Notre amitié prit forme dans la chanson amateur. Chacun de son côté, nous avions tous les deux découvert les paroles et la musique venues de si loin par la voix de deux newyorkais, Simon et Garfunkel. Philippe jouait à la guitare depuis jeune et il avait une voix grave et une oreille juste. Chaque samedi matin, je le retrouvai à la route St. Jean, et sans qu’il ne se brossa les dents, il empoignait sa guitare et allumait une première cigarette. Et l’on interprétait un petit répertoire à deux voix. Une rencontre entre deux jeunes adultes, pas tout à fait sûrs encore des voies à suivre, mais certains que l’art était un territoire réservé à certaines âmes. Comment quelqu’un trouva-t-il le moyen de retransmettre l’un de nos duos amateurs à la seule radio nationale? Je ne me souviens pas. Par la suite, le théâtre m’offrit un abri durable; Philippe Kelly se métamorphosa en peintre.
Philippe a enseigné la peinture au Collège Eden, à Rose-Hill, où nous étions collègues, puis à l’institut Mahatma Ghandi Institute, à Réduit. La peinture ne devait pas être pour autant un moyen de gagner sa vie, ni une simple activité de transmission de la technique du pinceau ou de l’art de la composition. Non. Il appartenait, comme moi, à cette génération déterminée à transformer le monde. Par où commencer, sinon en transformant son propre monde? L’argent manquait toujours depuis jeune. Bourgeois, Philippe ne le sera jamais : il aimait trop les petites gens. Opter pour le refuge dans la classe moyenne créole selon la pigmentation? Autant réinventer d’autres critères pour un respect mieux mérité. Se faire beaucoup d’argent? La question d’argent est demeurée un souci permanent dans la vie de l’artiste qui fit confiance à son art, au point de lui exiger les moyens de nourrir son créateur. Difficile gageure dans un pays comme Maurice.
Chez Philippe Kelly, seule le critère de qualité devait primer dans sa quête d’absolue. Rien d’autre ne comptait. L’apparence physique, le confort matériel, le discours savant, la fréquentation des puissants, c’était le cadet de ses soucis. Il dédaignait le snobisme tellement étouffant d’un jeune pays où le faire-valoir prime sur le savoir-faire. Sans doute les relations humaines ont été pénibles pour ceux qui partageaient sa vie. Sa belle épouse lui avait donné trois fils avant de disparaître, trop tôt et trop jeune, un peu tragiquement comme happé par le fond tourmenté d’une des toiles de son incompréhensible mari. J’avais été invité à leurs noces, au temple de l’avenue Stanley, Quatre Bornes.

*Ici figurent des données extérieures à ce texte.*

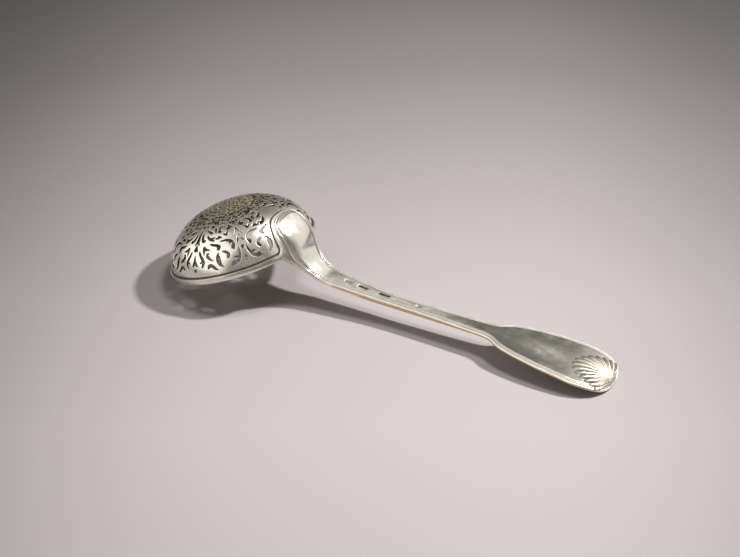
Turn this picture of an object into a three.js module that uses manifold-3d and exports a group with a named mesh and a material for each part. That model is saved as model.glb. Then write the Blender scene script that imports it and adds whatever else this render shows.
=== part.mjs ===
// A silver sifter spoon of the fiddle, thread and shell pattern, lying mouth down.
// Sizes are in millimetres. The table is z = 0, the handle runs toward +X and y = 0 is the spoon's
// plane of symmetry. While the spoon is drawn, x = 0 is the front of the mouth, and at the end the
// spoon is moved until the origin lies under its middle.
import * as THREE from "three";
import Module from "manifold-3d";

const wasm = await Module();
wasm.setup();

const { degToRad, lerp, smoothstep } = THREE.MathUtils;
const fullTurn = degToRad(360);
const halfTurn = degToRad(180);
const quarter = degToRad(90);

// Whole spoon
const overallLength = 205; // from the front of the mouth to the handle's tip
const solderFilm = 0.2; // left between two soldered faces

// Bowl, a raised dome whose outside is a superellipse turned round its own axis
const mouthRadius = 32.15;
const bowlDepth = 22.6;
const bowlFullness = 2.14; // 2 is an ellipse, and more is boxier
const bowlWall = 0.9;
const bowlTilt = degToRad(20.7); // the neck side is the raised one

// Band round the mouth, with its flange and its strap at the neck
const bandHeight = 2.8;
const mountThickness = 0.8;
const wingAngle = degToRad(22.5); // from the handle's middle to the flange's edge
const flangeRise = 18.2; // up the dome from the mouth to the flange's top
const flangeSquareness = 2.8;
const cornerRadius = 1.8; // of the hollow corner between the band and the flange
const strapLength = 23;
const wingSweep = 12; // length over which the wings draw in to the strap
const wingFlare = 2.5; // 1 draws in evenly, and more draws in early
const edgeRelief = 0.3; // how much lower the band's rounded edges are

// Handle, measured along its length from the neck side of the mouth
const tongueRise = 16.4; // up the dome to the tongue's top
const tongueShoulderRise = 7; // where its sides turn into its top
const tongueSquareness = 2.6;
const tongueThickness = 1;
const fiddleThickness = 1.6;
const fiddleEndLength = 16.7; // from the widest place to the tip
const fiddleSquareness = 2.5;
const cupLength = 16; // length over which the neck's cupped back turns flat
// Half widths: [distance from the mouth, half width]
const neckWidths = [[-tongueShoulderRise, 9.6], [1, 9.1], [11, 6.7], [23, 5.5], [45, 4]];
// Half widths: [distance back from the tip, half width]
const fiddleWidths = [
  [92, 3.7],
  [64, 4.7],
  [54, 5.6],
  [47.8, 9],
  [41, 11],
  [28, 13.2],
  [fiddleEndLength, 14],
];

// Height of the stem's underside over the table: [distance from the mouth, height]
const neckReach = 17;
const stemHeights = [[neckReach, 10.4], [38, 8.6], [66, 7.9], [92, 7.1]];
// The same near the tip: [distance back from the tip, height]
const fiddleHeights = [[26, 5.4], [15, 4.1], [6, 2.3], [0.6, -0.72]];
const neckPull = 9; // how far the bend holds the dome's direction, and then the stem's

// Threads: [distance in from the outline, depth below the crest]
const threads = [[0, 0.45], [0.3, 0.06], [0.75, 0], [1.15, 0.3], [1.55, 0.04], [1.95, 0.28]];
const fieldShares = [0.5, 0]; // further points from the threads in to the middle

// Shell on the end of the handle, on both faces
const shellRibs = 13;
const shellHinge = 3; // from the tip to the point that the ribs spread from
const shellLength = 15.5;
const shellHalfWidth = 10.6;
const shellSpread = degToRad(156);
const shellHeight = 0.75;
const shellRoot = 0.35; // how deep a rib is rooted in the face
// Along a rib: [share of its length, share of its spacing that it fills, share of its height]
const ribStations = [
  [0.1, 1.3, 0.5],
  [0.45, 1.12, 0.8],
  [0.8, 1.12, 1],
  [0.95, 0.8, 0.85],
  [1.02, 0.3, 0.2],
];
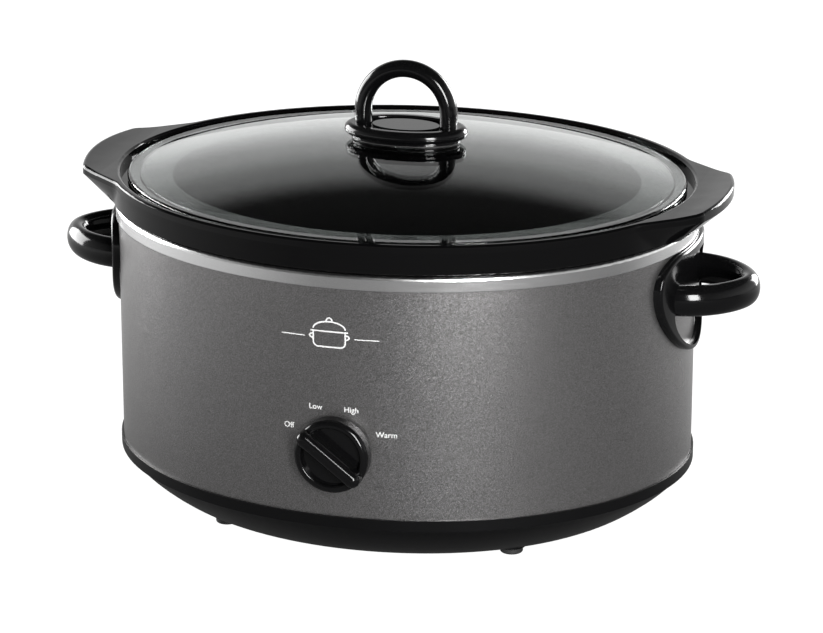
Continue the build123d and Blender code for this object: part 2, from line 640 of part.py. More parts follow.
with BuildPart() as fuse_clip:
    with Locations((FUSE_X, FUSE_Y + 0.2, (FUSE_LOW_Z + FUSE_HIGH_Z) / 2)):
        Box(9, 6.4, 6)
    with BuildSketch(Plane.XY.offset(FUSE_LOW_Z)):
        with Locations((FUSE_X, FUSE_Y)):
            Circle(2.15)
    extrude(amount=FUSE_HIGH_Z - FUSE_LOW_Z, mode=Mode.SUBTRACT)
    add(well_pressing, mode=Mode.SUBTRACT)
fuse_clip.part.label = "fuse_clip"
export_step(fuse_clip.part, "parts/fuse_clip.step")

# ---- terminal block on the pan's floor ----
BLOCK_X = -60.0
BLOCK_Y = 80.0
BLOCK_LOW_Z = PAN_BOTTOM_Z + PAN_WALL
BLOCK_HIGH_Z = BLOCK_LOW_Z + 14
with BuildPart() as terminal_block:
    with Locations((BLOCK_X, BLOCK_Y, BLOCK_LOW_Z)):
        Box(34, 15, 14, align=(Align.CENTER, Align.CENTER, Align.MIN))
    with BuildSketch(Plane.XY.offset(BLOCK_HIGH_Z)):
        with Locations((BLOCK_X - 10, BLOCK_Y), (BLOCK_X + 10, BLOCK_Y)):
            Circle(2.05)
    extrude(amount=-8, mode=Mode.SUBTRACT)
terminal_block.part.label = "terminal_block"
export_step(terminal_block.part, "parts/terminal_block.step")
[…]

Philippe Kelly réussit à obtenir une bourse pour aller étudier les grands maîtres dans un conservatoire de Paris. A-t-il eu tort de revenir dans cette île Maurice qu’il reconnaissait de moins en moins, au fil des dernières années de sa vie? Ceux qui l’aimaient ne pouvaient nier le sentiment que cet homme ressemblait de plus en plus à une pièce d’or recouverte par la moisissure ambiante. Il suffisait alors de relever la tête vers ses tableaux, alignées fièrement au mur de sa dernière exposition pour se convaincre que, non, la vraie valeur était intacte. Honte plutôt à la moisissure! Comment un pays comme Maurice se permet-il à ce point d’ignorer, voire d’abandonner ses créateurs les plus authentiques? Philippe Kelly était un artiste intègre et un peintre totalement dévoué à saisir une fuyante vérité, recomposée entre les cadres de chacun de ses tableaux. Le portrait était le style qui le passionnait, bien que souvent une sourde violence ébranlait ses sujets pour en secouer les formes dans un séisme de couleurs.
Les sujets du peintre Kelly étaient à dimension humaine. Il préférait que des modèles posent pour lui, au lieu de traiter la nature luxuriante de cette belle île ambiguë. La peinture abstraite représentait à ses yeux un refus ou une lâcheté. Il reste encore des secrets inépuisables à explorer dans le mystère d’un corps de femme, dans la silhouette musclée d’un homme se détachant du flanc de l’une de nos brunes montagnes. La mode ne le troublait pas; le succès ne valait jamais le prix d’une compromission. Philippe a dû payer autrement, souvent en s’imbibant d’alcool….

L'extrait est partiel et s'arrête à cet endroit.